Task details: How many lines in the listing below include the word "image"? Reply with the count alone.

▼

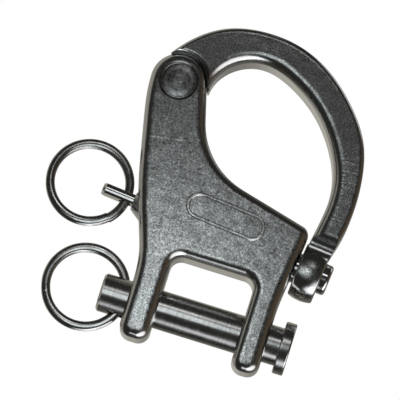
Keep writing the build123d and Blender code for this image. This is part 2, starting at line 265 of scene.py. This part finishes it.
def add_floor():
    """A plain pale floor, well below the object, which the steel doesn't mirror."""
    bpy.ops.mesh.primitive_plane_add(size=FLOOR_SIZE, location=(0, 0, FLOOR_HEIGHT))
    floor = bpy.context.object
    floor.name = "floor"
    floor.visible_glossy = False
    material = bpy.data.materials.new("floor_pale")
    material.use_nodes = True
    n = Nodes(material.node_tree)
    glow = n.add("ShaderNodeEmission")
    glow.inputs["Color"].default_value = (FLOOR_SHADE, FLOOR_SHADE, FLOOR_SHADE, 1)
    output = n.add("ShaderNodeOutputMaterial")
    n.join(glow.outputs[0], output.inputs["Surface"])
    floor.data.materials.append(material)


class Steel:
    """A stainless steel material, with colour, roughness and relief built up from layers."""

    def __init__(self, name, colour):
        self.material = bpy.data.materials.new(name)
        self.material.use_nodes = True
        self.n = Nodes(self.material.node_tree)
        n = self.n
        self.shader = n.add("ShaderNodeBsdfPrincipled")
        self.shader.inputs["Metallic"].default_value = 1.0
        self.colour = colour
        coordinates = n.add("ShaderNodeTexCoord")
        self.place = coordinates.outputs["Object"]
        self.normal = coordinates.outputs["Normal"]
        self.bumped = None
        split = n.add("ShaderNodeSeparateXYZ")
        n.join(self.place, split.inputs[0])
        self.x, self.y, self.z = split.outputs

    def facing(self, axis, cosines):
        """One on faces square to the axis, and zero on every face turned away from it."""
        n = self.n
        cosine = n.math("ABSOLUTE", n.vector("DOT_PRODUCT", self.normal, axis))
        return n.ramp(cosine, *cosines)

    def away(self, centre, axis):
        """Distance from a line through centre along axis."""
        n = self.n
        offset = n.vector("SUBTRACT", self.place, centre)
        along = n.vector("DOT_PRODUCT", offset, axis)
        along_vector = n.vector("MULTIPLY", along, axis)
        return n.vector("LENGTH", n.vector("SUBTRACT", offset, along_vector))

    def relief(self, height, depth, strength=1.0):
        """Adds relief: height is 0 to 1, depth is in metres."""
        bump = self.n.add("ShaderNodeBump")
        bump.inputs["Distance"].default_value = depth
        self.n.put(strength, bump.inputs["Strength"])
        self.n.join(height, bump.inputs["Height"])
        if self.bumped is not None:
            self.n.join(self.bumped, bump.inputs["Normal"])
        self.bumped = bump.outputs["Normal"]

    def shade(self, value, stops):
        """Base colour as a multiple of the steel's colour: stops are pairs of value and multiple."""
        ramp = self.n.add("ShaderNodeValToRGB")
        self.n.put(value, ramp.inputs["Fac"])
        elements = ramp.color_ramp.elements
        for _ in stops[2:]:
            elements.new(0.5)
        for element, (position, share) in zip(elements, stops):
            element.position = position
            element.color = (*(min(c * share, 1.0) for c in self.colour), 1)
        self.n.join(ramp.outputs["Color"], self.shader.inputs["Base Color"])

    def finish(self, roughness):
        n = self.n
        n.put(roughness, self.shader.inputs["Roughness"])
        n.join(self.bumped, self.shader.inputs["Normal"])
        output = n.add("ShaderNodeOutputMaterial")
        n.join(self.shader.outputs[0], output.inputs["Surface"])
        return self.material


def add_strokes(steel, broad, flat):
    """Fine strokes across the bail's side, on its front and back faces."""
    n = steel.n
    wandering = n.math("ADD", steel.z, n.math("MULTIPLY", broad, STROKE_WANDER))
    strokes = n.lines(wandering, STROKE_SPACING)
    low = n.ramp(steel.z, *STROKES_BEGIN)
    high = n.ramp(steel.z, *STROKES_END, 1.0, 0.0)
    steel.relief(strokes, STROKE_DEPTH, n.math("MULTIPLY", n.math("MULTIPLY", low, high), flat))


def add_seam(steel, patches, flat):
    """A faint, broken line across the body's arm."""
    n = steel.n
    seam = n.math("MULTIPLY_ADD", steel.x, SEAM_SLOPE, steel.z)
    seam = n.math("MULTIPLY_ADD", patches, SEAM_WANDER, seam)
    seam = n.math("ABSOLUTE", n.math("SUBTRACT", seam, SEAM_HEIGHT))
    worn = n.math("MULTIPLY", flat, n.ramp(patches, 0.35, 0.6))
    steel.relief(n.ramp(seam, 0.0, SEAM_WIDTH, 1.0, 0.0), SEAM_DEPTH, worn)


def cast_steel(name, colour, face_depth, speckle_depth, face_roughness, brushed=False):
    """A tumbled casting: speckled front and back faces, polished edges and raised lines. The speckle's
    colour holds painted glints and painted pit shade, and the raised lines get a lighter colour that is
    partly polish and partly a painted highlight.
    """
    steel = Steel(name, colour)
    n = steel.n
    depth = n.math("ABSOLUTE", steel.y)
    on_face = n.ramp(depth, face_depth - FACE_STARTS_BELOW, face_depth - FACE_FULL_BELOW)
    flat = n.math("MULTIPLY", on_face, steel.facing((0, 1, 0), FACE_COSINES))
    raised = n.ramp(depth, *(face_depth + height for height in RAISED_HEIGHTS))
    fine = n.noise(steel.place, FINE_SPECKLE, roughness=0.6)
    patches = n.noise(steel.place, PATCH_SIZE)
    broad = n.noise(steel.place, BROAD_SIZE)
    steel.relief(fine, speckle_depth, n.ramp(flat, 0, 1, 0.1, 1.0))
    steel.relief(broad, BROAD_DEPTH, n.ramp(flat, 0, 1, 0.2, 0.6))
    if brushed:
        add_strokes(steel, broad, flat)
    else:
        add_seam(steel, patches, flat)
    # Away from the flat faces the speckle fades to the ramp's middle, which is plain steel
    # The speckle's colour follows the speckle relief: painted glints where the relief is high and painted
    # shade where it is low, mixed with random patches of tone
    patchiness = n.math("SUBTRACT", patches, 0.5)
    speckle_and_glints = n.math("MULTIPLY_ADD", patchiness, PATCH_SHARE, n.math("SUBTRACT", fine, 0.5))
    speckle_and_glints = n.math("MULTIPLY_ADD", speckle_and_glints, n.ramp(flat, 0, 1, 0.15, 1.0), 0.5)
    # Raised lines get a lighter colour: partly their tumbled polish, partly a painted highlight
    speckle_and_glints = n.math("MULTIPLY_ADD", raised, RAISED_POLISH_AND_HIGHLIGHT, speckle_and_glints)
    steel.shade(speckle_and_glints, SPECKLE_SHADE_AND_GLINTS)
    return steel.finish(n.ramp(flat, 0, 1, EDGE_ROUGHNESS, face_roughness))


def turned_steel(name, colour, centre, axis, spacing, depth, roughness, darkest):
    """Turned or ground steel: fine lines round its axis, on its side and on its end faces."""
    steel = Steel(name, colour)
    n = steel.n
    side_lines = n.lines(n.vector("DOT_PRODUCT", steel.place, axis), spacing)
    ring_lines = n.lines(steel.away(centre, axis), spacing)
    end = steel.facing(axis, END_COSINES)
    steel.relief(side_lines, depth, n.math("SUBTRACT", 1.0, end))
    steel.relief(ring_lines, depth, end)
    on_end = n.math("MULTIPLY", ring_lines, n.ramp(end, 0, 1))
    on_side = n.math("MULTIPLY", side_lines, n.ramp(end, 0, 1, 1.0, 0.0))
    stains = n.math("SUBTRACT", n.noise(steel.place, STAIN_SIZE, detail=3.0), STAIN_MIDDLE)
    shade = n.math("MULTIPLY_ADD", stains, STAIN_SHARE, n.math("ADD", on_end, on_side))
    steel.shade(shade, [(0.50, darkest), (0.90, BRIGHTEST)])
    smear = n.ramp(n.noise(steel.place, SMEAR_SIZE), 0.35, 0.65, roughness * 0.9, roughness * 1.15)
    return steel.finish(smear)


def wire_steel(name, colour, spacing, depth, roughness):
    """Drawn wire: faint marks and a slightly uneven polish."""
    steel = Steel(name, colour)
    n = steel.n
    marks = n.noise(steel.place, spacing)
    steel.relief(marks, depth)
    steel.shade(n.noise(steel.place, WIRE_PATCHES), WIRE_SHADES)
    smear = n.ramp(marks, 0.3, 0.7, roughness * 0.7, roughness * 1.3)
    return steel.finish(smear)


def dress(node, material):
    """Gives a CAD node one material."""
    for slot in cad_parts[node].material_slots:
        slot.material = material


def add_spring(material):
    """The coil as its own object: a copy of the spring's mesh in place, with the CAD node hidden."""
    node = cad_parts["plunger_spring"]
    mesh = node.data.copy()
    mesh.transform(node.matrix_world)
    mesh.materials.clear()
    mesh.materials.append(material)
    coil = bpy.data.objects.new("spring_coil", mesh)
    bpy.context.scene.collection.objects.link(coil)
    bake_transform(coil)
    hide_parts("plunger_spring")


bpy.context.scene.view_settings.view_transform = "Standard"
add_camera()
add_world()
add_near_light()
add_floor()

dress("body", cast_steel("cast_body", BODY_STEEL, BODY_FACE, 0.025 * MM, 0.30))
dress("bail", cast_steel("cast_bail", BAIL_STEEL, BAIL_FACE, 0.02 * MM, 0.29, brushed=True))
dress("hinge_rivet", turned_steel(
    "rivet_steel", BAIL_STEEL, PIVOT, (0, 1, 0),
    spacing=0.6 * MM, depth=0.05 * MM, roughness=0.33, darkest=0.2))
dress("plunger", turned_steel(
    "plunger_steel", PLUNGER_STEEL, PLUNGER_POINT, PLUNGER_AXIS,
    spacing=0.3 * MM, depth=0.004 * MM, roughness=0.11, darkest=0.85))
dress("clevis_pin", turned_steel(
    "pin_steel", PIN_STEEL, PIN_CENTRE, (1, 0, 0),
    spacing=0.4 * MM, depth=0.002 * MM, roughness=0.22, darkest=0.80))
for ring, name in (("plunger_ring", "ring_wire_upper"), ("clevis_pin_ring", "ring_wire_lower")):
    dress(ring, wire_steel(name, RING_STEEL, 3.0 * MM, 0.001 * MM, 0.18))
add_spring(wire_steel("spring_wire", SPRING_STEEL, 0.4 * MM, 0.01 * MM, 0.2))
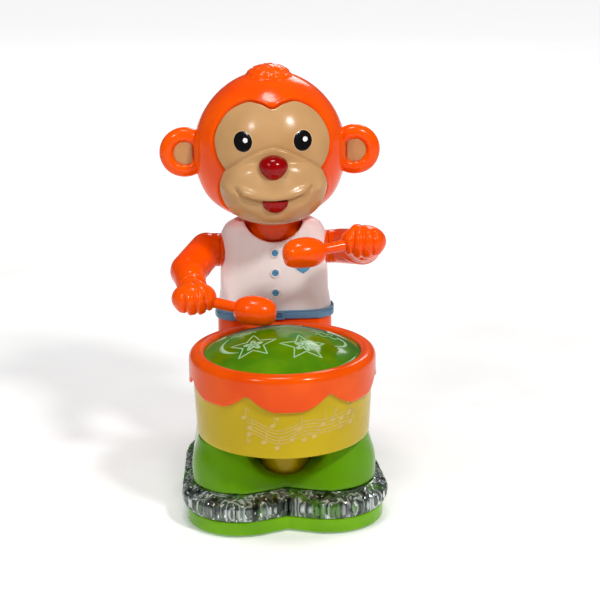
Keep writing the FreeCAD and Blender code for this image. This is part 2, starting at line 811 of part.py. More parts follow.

▲

Worked solution: 2